# PROBLEM DESCRIPTION:
In the data below, locate each line with the word "code" and list it.
%%
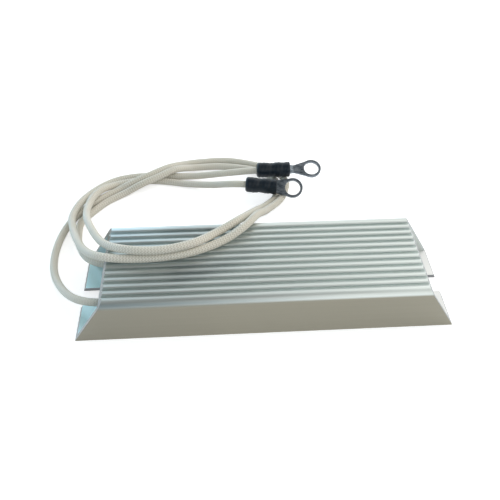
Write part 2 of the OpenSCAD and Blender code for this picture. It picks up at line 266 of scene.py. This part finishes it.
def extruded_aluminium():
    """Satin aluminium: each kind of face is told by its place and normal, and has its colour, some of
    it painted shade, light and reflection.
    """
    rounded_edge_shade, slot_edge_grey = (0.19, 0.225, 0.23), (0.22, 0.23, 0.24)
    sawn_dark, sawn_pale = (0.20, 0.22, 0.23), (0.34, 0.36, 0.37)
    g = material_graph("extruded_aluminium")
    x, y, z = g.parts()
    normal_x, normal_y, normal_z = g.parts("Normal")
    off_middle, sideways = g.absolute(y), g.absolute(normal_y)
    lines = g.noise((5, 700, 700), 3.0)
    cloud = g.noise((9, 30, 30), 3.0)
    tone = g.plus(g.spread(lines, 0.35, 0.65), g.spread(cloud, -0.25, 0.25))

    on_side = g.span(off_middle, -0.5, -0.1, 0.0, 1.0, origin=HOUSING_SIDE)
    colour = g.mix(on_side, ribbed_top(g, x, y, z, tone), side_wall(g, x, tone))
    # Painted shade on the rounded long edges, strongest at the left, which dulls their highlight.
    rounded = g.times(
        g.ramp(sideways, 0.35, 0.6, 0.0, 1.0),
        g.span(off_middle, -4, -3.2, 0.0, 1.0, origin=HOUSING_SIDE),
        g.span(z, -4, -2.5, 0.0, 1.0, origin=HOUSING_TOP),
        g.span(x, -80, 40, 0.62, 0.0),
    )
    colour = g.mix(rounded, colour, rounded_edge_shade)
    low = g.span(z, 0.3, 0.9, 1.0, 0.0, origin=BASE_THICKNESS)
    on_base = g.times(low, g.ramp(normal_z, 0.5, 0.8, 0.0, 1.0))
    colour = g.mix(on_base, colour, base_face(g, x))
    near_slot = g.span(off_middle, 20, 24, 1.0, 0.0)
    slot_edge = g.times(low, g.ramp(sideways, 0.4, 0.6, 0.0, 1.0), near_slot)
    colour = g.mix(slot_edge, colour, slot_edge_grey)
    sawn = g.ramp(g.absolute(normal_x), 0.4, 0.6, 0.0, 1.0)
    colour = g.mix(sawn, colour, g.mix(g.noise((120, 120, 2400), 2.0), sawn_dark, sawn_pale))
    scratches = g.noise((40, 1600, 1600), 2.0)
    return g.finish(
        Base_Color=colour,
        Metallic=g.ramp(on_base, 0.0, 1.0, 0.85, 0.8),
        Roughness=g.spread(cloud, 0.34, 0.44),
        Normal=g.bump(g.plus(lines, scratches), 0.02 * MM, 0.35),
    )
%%
%%
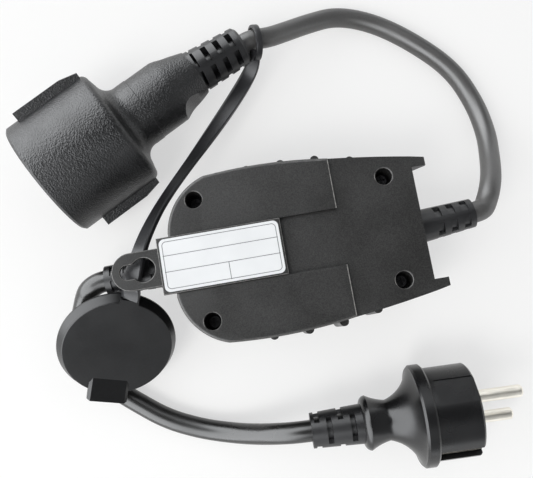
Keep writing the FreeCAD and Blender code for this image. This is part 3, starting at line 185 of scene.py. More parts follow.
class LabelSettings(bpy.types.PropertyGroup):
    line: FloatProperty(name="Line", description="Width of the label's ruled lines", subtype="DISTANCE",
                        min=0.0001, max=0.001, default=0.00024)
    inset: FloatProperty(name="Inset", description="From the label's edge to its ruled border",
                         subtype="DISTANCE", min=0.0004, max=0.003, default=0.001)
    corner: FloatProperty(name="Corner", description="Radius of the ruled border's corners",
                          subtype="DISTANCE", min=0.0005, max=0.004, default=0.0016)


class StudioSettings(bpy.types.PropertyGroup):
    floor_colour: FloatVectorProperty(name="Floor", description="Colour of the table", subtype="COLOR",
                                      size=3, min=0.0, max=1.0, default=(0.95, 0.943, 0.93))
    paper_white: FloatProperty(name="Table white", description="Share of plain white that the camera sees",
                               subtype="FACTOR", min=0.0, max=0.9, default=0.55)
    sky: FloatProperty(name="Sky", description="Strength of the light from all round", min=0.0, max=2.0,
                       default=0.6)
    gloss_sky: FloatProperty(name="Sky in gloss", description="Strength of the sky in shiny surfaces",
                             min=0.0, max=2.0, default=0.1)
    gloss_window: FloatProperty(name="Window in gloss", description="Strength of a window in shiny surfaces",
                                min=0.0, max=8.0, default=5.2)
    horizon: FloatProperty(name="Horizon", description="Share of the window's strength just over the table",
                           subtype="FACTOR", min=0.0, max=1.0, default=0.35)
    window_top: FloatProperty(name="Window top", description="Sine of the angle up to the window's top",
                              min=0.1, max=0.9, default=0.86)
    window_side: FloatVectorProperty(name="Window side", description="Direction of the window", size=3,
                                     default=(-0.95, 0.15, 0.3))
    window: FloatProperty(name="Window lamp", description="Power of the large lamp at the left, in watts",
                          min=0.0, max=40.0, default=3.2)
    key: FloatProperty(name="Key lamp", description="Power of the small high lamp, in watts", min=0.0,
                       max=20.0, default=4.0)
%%
%%
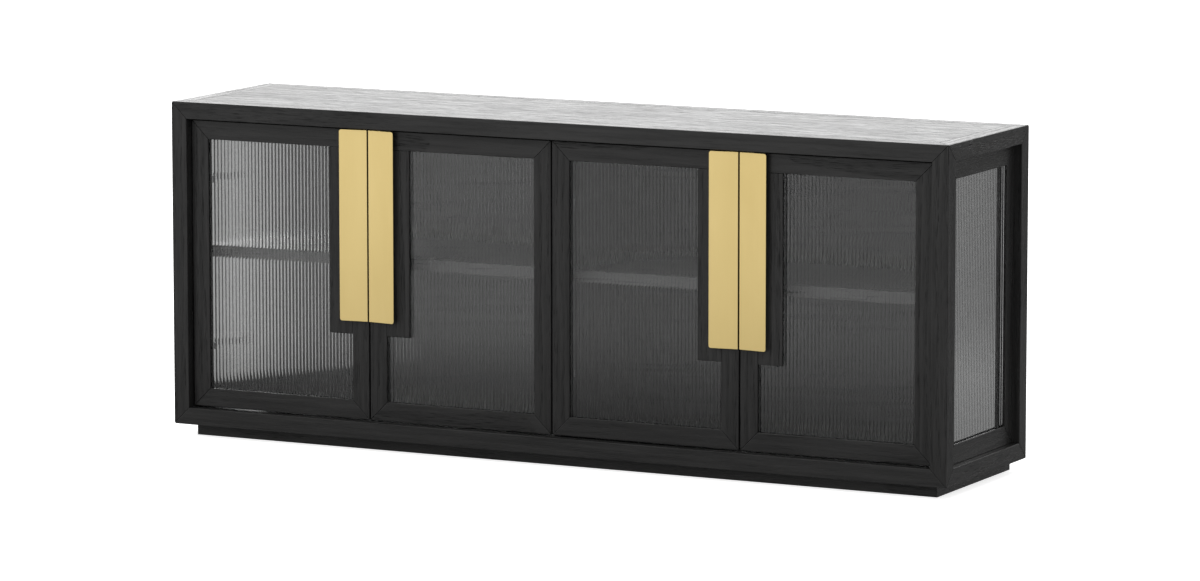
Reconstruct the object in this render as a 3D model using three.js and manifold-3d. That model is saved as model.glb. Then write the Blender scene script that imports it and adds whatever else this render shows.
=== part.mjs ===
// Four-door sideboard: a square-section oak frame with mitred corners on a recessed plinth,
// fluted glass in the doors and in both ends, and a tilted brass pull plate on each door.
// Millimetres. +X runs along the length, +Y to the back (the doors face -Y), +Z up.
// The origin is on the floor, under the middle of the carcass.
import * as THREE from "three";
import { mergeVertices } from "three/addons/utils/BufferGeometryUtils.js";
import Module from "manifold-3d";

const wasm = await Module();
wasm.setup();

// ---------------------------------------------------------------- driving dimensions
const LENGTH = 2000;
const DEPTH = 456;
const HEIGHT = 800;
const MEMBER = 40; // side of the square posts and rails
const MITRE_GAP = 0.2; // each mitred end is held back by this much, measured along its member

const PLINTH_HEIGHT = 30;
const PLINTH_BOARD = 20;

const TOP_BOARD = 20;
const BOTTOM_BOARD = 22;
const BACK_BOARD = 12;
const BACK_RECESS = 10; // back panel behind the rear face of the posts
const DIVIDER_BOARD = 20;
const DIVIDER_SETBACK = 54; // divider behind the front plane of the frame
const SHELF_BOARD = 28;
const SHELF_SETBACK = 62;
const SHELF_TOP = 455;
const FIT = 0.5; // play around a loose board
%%
# OUTPUT BELOW:
Write part 2 of the OpenSCAD and Blender code for this picture. It picks up at line 266 of scene.py. This part finishes it.
Keep writing the FreeCAD and Blender code for this image. This is part 3, starting at line 185 of scene.py. More parts follow.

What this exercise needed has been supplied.